Arvind Nair
Guest Article

Halt and catch fire

Halt and Catch Fire is an idiom referring to a machine code instruction that causes the computer's CPU to cease meaningful operation, requiring a restart.

Digitisation of the way we connect, meet, attend, consume and engage with brands, people and products has seen a fundamental shift in 2020. As distant interactions become a reality, we witness the transformation in behaviours and consumption setting up a new digital led normal. While social media consumption and video marketing reaches its peak and maturity, it’s time to look at digital as the growth engine of business.

Over the last several months, we’ve worked with brand teams in a variety of sectors, including retail, sports, finance, and health care, to plan for what’s next. The most impactful solutions have come through one critical question — what people’s behaviours will look like after the pandemic? To help shape some thinking on the impact of behaviour change, we’ve identified three categories of shift:

  • Continued: are behaviours that are likely to return to their pre-pandemic state unchanged. e.g. air travel quickly bounced back from a sharp decline immediately after the 9/11 terrorist attack in 2001, as people were reassured by tighter security

  • Redundant : are behaviours that are likely to collapse altogether or be replaced e.g.
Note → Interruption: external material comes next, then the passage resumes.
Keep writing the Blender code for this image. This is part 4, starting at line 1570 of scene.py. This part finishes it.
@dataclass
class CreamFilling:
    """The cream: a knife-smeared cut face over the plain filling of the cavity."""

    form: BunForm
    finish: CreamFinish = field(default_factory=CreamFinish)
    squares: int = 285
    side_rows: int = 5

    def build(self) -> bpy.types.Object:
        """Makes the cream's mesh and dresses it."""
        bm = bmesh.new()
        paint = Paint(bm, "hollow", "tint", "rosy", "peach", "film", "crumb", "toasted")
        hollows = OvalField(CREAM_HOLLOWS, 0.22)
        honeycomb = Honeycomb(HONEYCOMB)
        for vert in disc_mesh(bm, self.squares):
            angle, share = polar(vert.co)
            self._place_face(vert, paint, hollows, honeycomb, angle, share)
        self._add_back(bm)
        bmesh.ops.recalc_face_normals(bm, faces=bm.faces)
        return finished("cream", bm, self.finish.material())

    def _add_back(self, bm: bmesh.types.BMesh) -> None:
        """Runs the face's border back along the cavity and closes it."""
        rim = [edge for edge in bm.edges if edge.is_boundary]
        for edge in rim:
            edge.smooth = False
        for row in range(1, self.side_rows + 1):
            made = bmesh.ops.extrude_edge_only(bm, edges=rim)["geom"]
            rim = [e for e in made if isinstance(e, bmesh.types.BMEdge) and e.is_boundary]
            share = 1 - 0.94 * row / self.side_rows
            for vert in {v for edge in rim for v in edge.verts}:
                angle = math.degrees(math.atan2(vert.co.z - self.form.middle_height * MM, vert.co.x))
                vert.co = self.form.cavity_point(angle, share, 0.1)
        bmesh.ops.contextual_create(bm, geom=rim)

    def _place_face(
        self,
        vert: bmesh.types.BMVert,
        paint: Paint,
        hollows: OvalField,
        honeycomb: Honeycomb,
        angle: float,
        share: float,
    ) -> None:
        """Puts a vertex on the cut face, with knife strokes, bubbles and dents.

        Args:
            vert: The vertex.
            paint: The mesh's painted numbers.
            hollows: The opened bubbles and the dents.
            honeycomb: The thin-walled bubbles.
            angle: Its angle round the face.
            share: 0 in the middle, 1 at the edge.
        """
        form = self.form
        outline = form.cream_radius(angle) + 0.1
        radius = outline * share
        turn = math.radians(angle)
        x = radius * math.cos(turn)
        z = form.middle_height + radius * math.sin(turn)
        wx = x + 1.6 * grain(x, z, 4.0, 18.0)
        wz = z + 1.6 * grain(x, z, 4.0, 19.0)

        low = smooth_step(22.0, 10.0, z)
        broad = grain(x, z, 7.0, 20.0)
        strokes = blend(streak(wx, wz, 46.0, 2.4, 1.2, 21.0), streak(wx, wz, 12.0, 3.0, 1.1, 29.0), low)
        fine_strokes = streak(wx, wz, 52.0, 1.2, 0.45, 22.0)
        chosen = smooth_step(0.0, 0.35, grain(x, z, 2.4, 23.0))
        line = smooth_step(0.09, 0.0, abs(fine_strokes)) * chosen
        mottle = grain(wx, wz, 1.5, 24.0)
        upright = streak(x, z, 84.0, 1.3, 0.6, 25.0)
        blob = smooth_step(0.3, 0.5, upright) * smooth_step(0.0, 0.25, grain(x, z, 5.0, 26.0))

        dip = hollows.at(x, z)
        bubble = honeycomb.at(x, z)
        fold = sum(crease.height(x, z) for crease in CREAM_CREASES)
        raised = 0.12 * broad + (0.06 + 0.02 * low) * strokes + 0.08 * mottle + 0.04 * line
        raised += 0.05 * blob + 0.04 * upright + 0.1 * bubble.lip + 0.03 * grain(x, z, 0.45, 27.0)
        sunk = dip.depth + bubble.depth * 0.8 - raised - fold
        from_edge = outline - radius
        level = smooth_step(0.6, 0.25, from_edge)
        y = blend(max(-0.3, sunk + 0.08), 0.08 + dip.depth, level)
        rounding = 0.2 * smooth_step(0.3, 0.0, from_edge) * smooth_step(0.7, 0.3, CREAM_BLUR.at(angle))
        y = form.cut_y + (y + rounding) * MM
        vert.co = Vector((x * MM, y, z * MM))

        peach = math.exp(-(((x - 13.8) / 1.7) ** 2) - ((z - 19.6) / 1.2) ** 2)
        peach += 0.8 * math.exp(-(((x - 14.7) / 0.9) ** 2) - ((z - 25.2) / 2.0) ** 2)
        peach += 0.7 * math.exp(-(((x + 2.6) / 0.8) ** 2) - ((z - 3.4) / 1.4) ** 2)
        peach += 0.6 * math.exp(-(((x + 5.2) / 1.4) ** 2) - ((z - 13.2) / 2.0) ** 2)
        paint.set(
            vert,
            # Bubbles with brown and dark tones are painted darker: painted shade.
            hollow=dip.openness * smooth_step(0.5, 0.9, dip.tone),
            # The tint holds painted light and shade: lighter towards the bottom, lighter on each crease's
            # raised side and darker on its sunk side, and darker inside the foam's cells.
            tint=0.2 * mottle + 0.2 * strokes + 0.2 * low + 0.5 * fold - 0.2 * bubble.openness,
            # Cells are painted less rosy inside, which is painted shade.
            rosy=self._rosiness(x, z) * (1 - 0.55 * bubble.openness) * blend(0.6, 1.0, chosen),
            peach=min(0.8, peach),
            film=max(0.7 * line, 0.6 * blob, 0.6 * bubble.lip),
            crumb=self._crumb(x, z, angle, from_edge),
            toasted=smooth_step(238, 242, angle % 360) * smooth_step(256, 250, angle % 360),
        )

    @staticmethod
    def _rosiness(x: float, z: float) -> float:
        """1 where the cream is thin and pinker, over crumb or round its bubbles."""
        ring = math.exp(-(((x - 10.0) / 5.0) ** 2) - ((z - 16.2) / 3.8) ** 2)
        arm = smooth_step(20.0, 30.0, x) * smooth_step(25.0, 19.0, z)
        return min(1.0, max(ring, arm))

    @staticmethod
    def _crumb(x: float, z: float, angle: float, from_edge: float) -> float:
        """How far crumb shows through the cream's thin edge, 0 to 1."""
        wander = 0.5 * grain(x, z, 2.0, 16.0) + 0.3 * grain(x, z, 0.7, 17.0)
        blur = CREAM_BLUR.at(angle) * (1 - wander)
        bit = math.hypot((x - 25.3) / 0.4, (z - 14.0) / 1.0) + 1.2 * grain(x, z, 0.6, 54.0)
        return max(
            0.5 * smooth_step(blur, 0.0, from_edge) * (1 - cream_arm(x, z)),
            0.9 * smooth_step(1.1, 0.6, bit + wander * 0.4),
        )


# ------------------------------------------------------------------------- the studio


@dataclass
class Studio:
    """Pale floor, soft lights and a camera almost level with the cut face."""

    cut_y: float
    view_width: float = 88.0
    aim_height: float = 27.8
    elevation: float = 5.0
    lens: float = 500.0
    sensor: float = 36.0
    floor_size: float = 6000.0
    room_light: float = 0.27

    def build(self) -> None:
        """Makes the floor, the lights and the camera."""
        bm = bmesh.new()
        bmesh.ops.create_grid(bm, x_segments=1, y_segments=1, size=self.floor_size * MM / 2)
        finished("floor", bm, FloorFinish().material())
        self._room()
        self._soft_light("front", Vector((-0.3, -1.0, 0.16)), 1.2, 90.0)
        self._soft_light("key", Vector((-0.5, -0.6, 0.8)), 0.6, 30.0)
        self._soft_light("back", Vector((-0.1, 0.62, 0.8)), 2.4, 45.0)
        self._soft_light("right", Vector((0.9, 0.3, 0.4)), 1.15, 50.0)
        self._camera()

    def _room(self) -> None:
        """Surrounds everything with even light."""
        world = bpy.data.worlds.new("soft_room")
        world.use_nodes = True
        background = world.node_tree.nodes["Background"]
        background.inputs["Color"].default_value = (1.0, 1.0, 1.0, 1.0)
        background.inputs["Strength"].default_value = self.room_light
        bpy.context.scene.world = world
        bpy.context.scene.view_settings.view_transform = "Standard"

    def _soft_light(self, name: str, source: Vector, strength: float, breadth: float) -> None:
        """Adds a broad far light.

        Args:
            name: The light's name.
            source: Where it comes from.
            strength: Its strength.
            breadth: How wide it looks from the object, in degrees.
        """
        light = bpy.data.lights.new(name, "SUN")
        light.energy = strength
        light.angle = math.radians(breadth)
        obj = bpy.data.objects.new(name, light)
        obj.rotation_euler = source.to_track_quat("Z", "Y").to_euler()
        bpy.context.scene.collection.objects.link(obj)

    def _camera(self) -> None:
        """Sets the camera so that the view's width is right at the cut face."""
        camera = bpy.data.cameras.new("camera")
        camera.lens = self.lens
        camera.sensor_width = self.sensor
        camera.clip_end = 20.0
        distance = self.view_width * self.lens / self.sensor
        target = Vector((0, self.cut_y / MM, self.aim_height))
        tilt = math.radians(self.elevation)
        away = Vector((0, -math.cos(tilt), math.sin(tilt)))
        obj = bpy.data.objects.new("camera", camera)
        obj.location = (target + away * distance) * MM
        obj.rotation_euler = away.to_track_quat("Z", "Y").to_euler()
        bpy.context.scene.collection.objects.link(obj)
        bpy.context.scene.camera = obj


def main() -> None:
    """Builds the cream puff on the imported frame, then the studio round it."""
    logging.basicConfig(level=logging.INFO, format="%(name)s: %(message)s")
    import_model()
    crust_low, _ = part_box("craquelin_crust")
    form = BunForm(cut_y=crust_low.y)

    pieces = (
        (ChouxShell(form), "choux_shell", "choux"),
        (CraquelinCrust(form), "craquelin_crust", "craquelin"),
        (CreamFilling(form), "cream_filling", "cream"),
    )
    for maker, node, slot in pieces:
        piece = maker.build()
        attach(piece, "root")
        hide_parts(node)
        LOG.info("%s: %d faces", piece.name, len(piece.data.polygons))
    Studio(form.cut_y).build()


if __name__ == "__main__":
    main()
Consumers stockpiling essential products for daily consumption resulting in temporary stockouts and shortages.

  • Modified: are activities that are likely to return after the pandemic, with fundamental changes. e.g less use of public transport, more remote working

If we look at the behaviour as a habit, and it being disrupted many a times, it will somewhere lead into newer opportunities to intersect with a new behaviour. Being part of a routine increases the likelihood that the behaviour will continue. Importantly, studies of habit formation suggest that time spent doing a behaviour isn’t the critical factor in determining whether it gets embedded; it’s the number of times you do it.

A habit also becomes embedded simply through the act of repetition so becomes routine and engrained in our muscle memory, for example, for example, brushing our teeth or scrolling the news feed or refreshing Twitter or honking on the roads become habitual behaviours. It is expected that most habits will return back to normal. However, it is inevitable that some habits will die because the consumer under the lockdown discovers an alternative that is more convenient, affordable, and accessible.

As the next billion get ready to drive consumption, brands and agency partners need to ensure that the digital ecosystem is built for it. The ability to adapt and to re-think priorities has empowered the “agency-client” model to experiment and better understand the digital ecosystems in the last two years. To listen, analyse and predict aspects of buyer behaviour, or brand affinity has created varied opportunities for everyone.

A billion customers, that’s the promise. Both brands and consumers will benefit from these direct relationships as brands will be able to offer personalised promotions, which will make this a long-term change in e-tail habits.

As branded ecosystems take centre stage, the experience that we build for any user in those systems become the bedrock for growth. Customers expect seamless connectivity, weather its between multi device sync’s, or just continuing the Netflix show on the phone instead of streaming it. Imagine, if you had to restart the episode every time you turned back to the show you were binging. As digital starts mirroring the offline ecosystem, it’s time to re-evaluate the basics across all the touchpoints and identify the opportunities to scale. The ability to nourish, refine, and target consumers across the ecosystem, will in the longer term drive a higher CLV thus moving ahead from a base of pure acquisition.

It’s now time setup and scale digital’s raison d'etre- to be able to directly speak and sell to the consumer at scale; to be relevant and not just address a recency bias; to be able to run pilots; to be able to drive a digital culture within the organisations and to build ecosystems that allows a connected customer journey, bringing value to both customers and brands. The number of devices in our homes is growing fast. Brands need to find ways into the new ecosystems and consumer habits.

Every crisis leads us to innovate and build. As we “Halt, and catch fire”; the ability to re-think the status quo will provide us with the opportunity to build, engage, create unique ecosystems and unlock the true power of digital.

The author is the Regional Director of Mirum India.